> [Stated goal] Return all of the data exactly as given.

> [Recorded data]

....

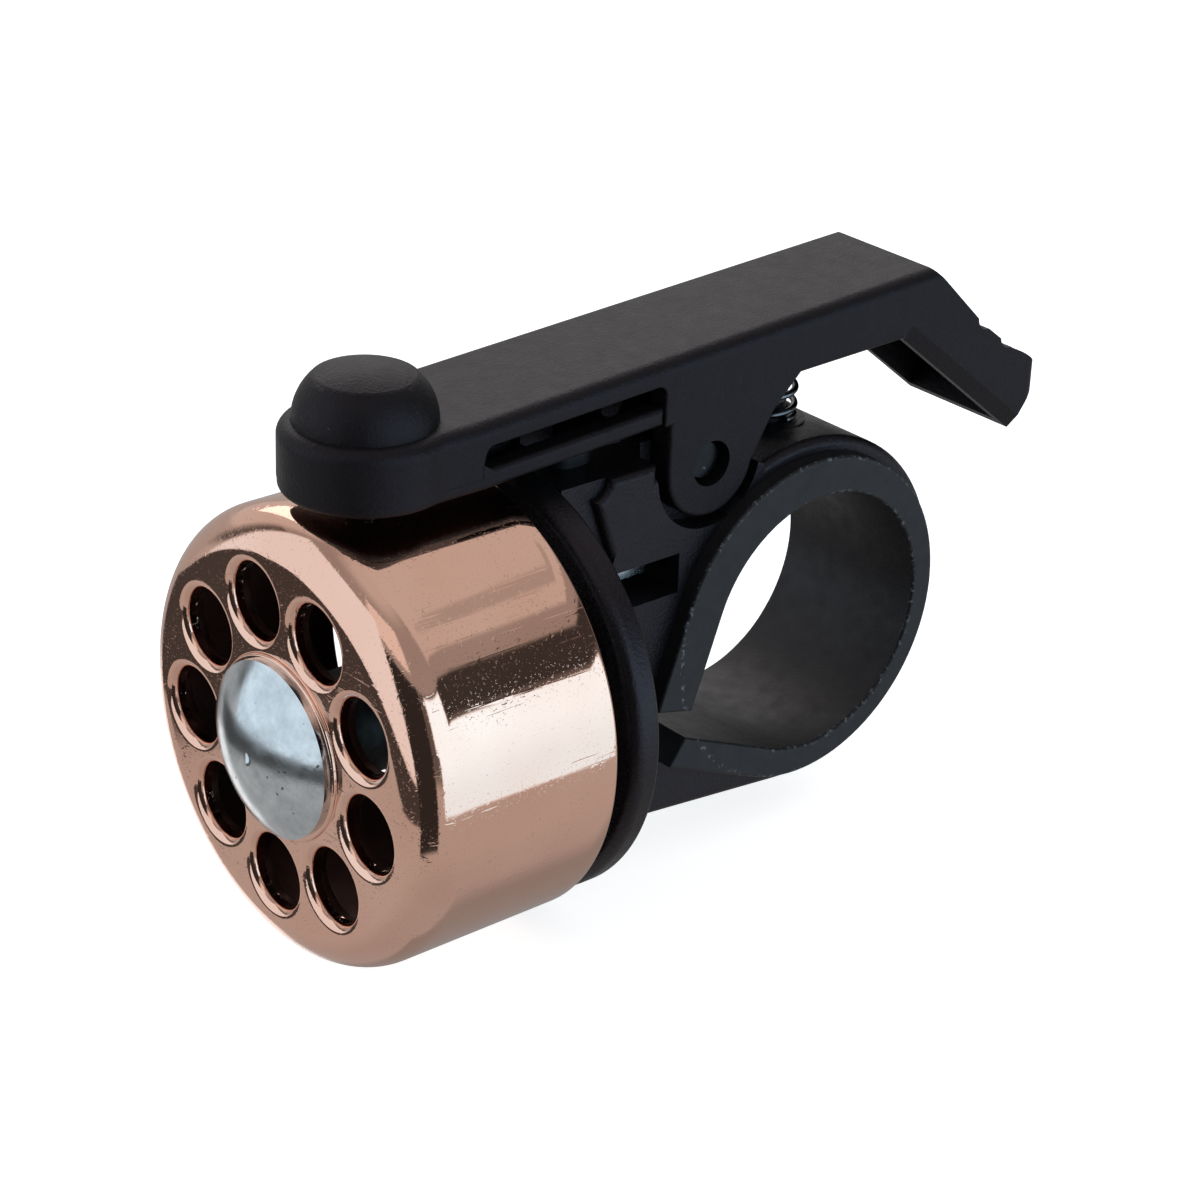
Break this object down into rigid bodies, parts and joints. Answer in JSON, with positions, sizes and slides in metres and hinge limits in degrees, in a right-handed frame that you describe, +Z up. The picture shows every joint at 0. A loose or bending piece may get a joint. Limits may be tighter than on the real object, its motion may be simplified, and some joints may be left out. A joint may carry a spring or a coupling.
{
  "type": "bicycle bell",
  "caption": "Handlebar bell with a perforated copper cup, a rear thumb lever that carries a sprung hammer over the cup, and a rubber-lined strap clamp.",
  "frame": {"origin": "centre of the handlebar bore, midway along the clamp's width", "axes": "+X along the handlebar, +Z up from the bar to the lever, -Y forward along the bell's axis to its perforated face"},
  "size_m": [0.036, 0.077, 0.0464],
  "materials": {
    "copper_plate": "polished rose-copper plating with fine scratches",
    "black_plastic": "satin moulded, fine grain",
    "body_plastic": "satin moulded, smoother in the recesses",
    "black_rubber": "dull with moulding nicks",
    "zinc_steel": "satin bluish zinc",
    "blackened_steel": "oiled black oxide",
    "spring_steel": "dark drawn wire",
    "fibre": "pressed fibre"
  },
  "bodies": {
    "base": {"rubber_liner": "black_rubber", "bracket": "body_plastic", "clamp_screw": "zinc_steel", "clamp_washer": "zinc_steel", "clamp_nut": "zinc_steel", "bell_cup": "copper_plate", "centre_bolt": "zinc_steel", "fibre_washer": "fibre", "spacer_tube": "zinc_steel", "back_plate": "body_plastic", "bolt_nut": "zinc_steel", "lock_washer": "spring_steel", "pivot_pin": "blackened_steel", "return_spring": "spring_steel", "rest_bumper": "black_rubber"},
    "lever": {"lever_shell": "black_plastic", "striker_arm": "black_plastic", "hammer_weight": "zinc_steel", "striker_tip": "zinc_steel", "arm_screw": "zinc_steel"}
  },
  "joints": [
    {"name": "lever_pivot", "type": "hinge", "parent": "base", "child": "lever", "pos_m": [0, -0.0113, 0.01635], "axis": [-1, 0, 0], "range_deg": [0, 12], "stiffness_Nm_per_rad": 0.35, "springref_deg": -8.59, "deforming": ["return_spring"]}
  ]
}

....

> [Response below]
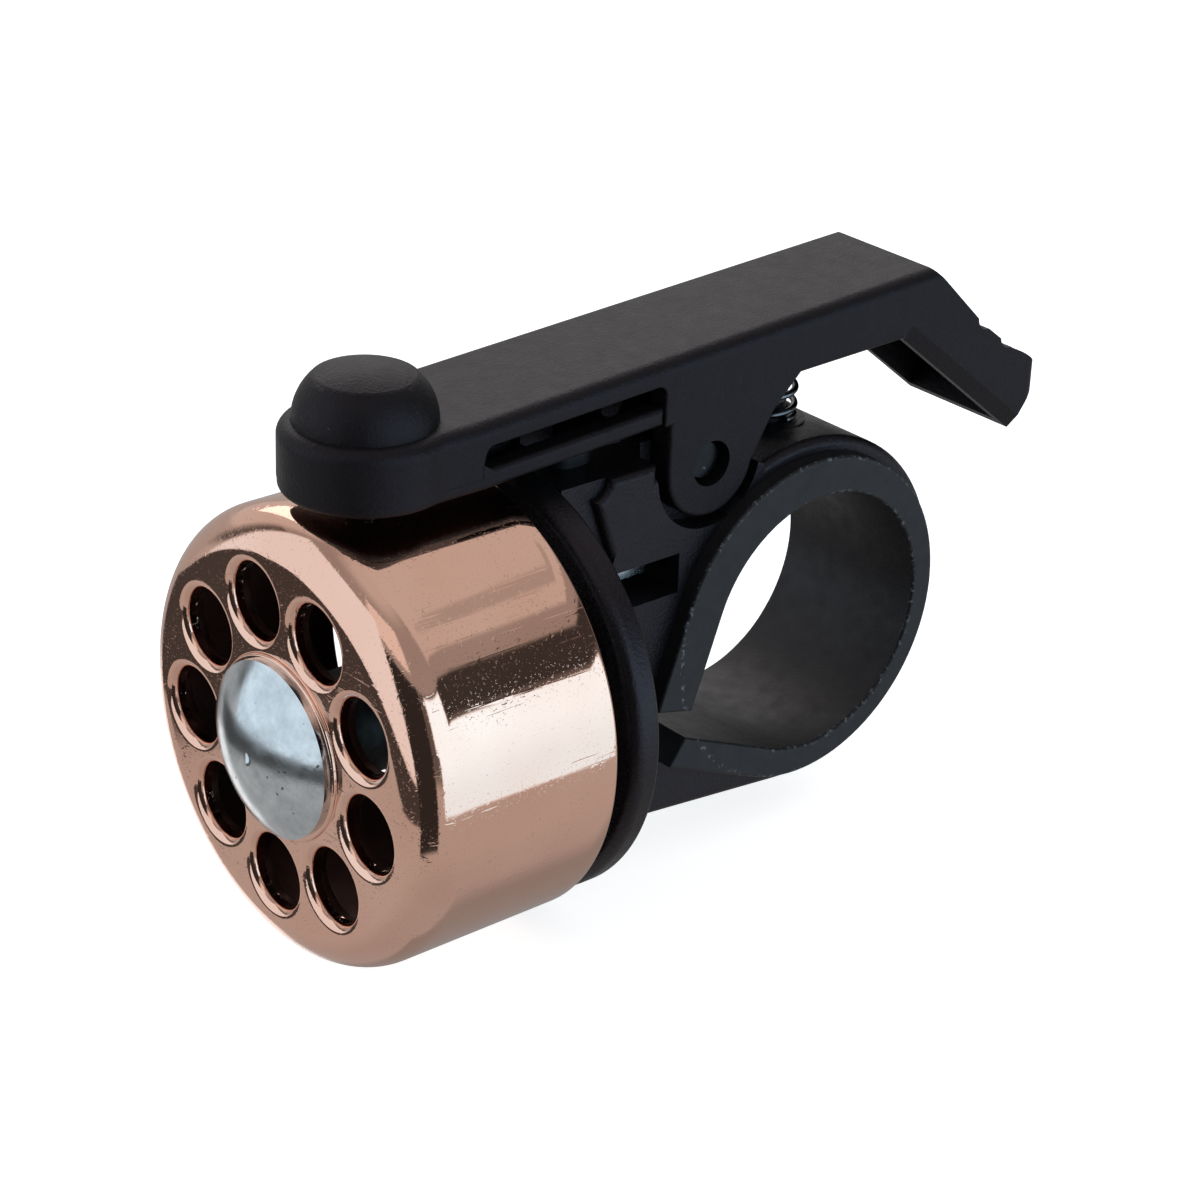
Break this object down into rigid bodies, parts and joints. Answer in JSON, with positions, sizes and slides in metres and hinge limits in degrees, in a right-handed frame that you describe, +Z up. The picture shows every joint at 0. A loose or bending piece may get a joint. Limits may be tighter than on the real object, its motion may be simplified, and some joints may be left out. A joint may carry a spring or a coupling.
{
  "type": "bicycle bell",
  "caption": "Handlebar bell with a perforated copper cup, a rear thumb lever that carries a sprung hammer over the cup, and a rubber-lined strap clamp.",
  "frame": {"origin": "centre of the handlebar bore, midway along the clamp's width", "axes": "+X along the handlebar, +Z up from the bar to the lever, -Y forward along the bell's axis to its perforated face"},
  "size_m": [0.036, 0.077, 0.0464],
  "materials": {
    "copper_plate": "polished rose-copper plating with fine scratches",
    "black_plastic": "satin moulded, fine grain",
    "body_plastic": "satin moulded, smoother in the recesses",
    "black_rubber": "dull with moulding nicks",
    "zinc_steel": "satin bluish zinc",
    "blackened_steel": "oiled black oxide",
    "spring_steel": "dark drawn wire",
    "fibre": "pressed fibre"
  },
  "bodies": {
    "base": {"rubber_liner": "black_rubber", "bracket": "body_plastic", "clamp_screw": "zinc_steel", "clamp_washer": "zinc_steel", "clamp_nut": "zinc_steel", "bell_cup": "copper_plate", "centre_bolt": "zinc_steel", "fibre_washer": "fibre", "spacer_tube": "zinc_steel", "back_plate": "body_plastic", "bolt_nut": "zinc_steel", "lock_washer": "spring_steel", "pivot_pin": "blackened_steel", "return_spring": "spring_steel", "rest_bumper": "black_rubber"},
    "lever": {"lever_shell": "black_plastic", "striker_arm": "black_plastic", "hammer_weight": "zinc_steel", "striker_tip": "zinc_steel", "arm_screw": "zinc_steel"}
  },
  "joints": [
    {"name": "lever_pivot", "type": "hinge", "parent": "base", "child": "lever", "pos_m": [0, -0.0113, 0.01635], "axis": [-1, 0, 0], "range_deg": [0, 12], "stiffness_Nm_per_rad": 0.35, "springref_deg": -8.59, "deforming": ["return_spring"]}
  ]
}